I am trying to deduce the expression for pressure of perfect gas when the momentum distribution $$n(p)$$ is given.

Here is how I did. First we assume a box with side length $$L_x, L_y, L_z$$, when a particle , say moving a long x direction, collide with one side of the wall, the total change of momentum would be

$$\Delta p_x = -2m v_x$$

Assume it takes time t for one round-trip (from one wall to the oppsite and come back), hence

$$t = \frac{2L_x}{v_x}$$

and 1/t is the rate of colliding.

Now consider the average impact per unit time,

$$\overline{f} = \Delta p_x \times (\textnormal{rate of colliding}) = 2mv_x \frac{v_x}{2L_x} = \frac{mv_x^2}{L_x}$$

For N particles, the total average impact per unit time would be

$$\overline{F} = \sum_i^Nf_i = \sum_i^N \frac{mv_{ix}^2}{L_x}$$

Hence, the pressure on the side $$A=L_yL_z$$ woule be

$$P = \frac{\overline{F}}{A} = \frac{\overline{F}}{L_yL_z}$$

For continuous case, the average impact becomes

$$\overline{F} = \int \frac{pvn(p)}{L_x}dp$$

So, the pressure becomes

$$P = \frac{\overline{F}}{A} = \int \frac{pvn(p)}{L_xL_yL_z}dp$$

In unit volume, $$L_xL_yL_z=1$$, wehave

$$P = \frac{\overline{F}}{A} = \int pvn(p)dp$$

I know there is something wrong here.
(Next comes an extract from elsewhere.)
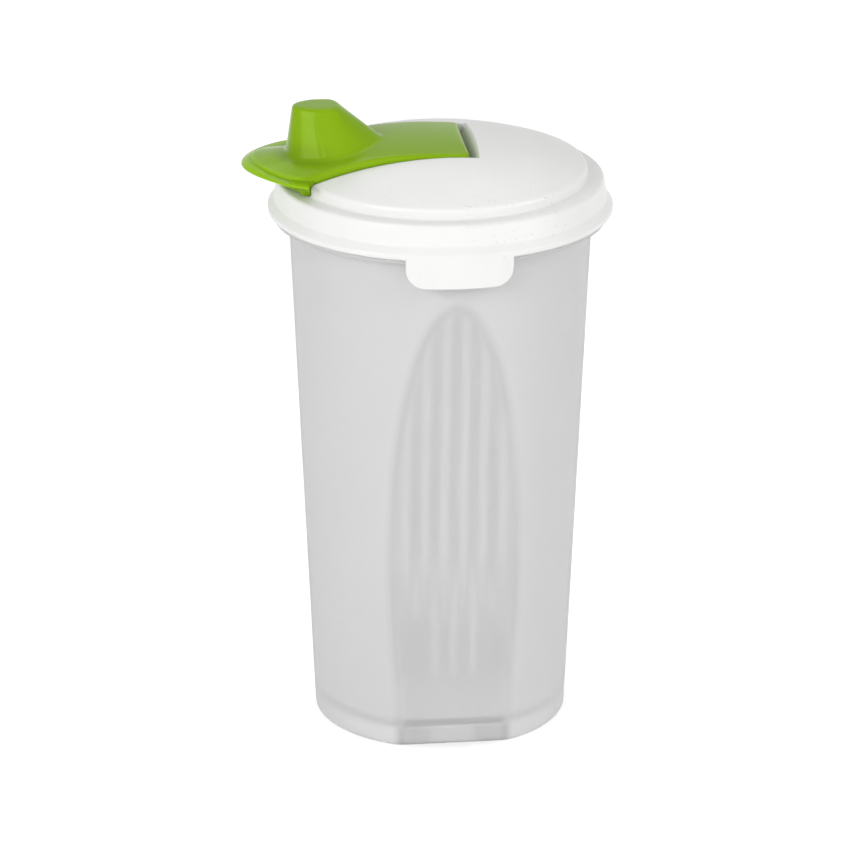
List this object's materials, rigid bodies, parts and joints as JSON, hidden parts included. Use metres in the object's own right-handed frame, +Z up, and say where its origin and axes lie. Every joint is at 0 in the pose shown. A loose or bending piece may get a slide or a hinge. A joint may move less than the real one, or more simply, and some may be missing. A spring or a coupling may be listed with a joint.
{
  "type": "salad dressing shaker bottle",
  "caption": "Tall tapered translucent shaker bottle with a grip panel, a white snap lid with a pull tab, and a green flip cover over its pour spout.",
  "frame": {"origin": "on the bottle's axis, in the plane of the standing ring it rests on", "axes": "+Z up along the bottle's axis; -Y towards the grip panel and the pull tab; -X along the flip cover from its hinge to its thumb lip"},
  "size_m": [0.099, 0.092, 0.1727],
  "materials": {
    "frosted_plastic": "translucent frosted natural polypropylene",
    "white_plastic": "satin white polyethylene",
    "green_plastic": "satin lime green polypropylene"
  },
  "bodies": {
    "cup": {"cup": "frosted_plastic"},
    "lid": {"lid": "white_plastic"},
    "flip_cover": {"flip_cover": "green_plastic"}
  },
  "joints": [
    {"name": "lid_lift", "type": "slide", "parent": "cup", "child": "lid", "axis": [0, 0, 1], "range_m": [0, 0.025]},
    {"name": "cover_hinge", "type": "hinge", "parent": "lid", "child": "flip_cover", "pos_m": [0.0026, 0, 0.1594], "axis": [0, 1, 0], "range_deg": [0, 115]}
  ]
}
The correct answer should be

$$P = \frac{1}{3}\int pvn(p)dp$$

Well, I don't know where my reasoning is going wrong. From $$\overline{F} = \sum_i^N \frac{mv_{ix}^2}{L_x}$$ to $$\overline{F} = \int \frac{pvn(p)}{L_x}dp$$, I feel that there is something missing?

2. Jan 13, 2009

### Thaakisfox

Because when you say N particles with the side L_yL_z, you say that all of the particles move in the x direction. Whereas in average only one third of the particles move in the x direction.
So you should divide the average rate of impact by three for all three directions...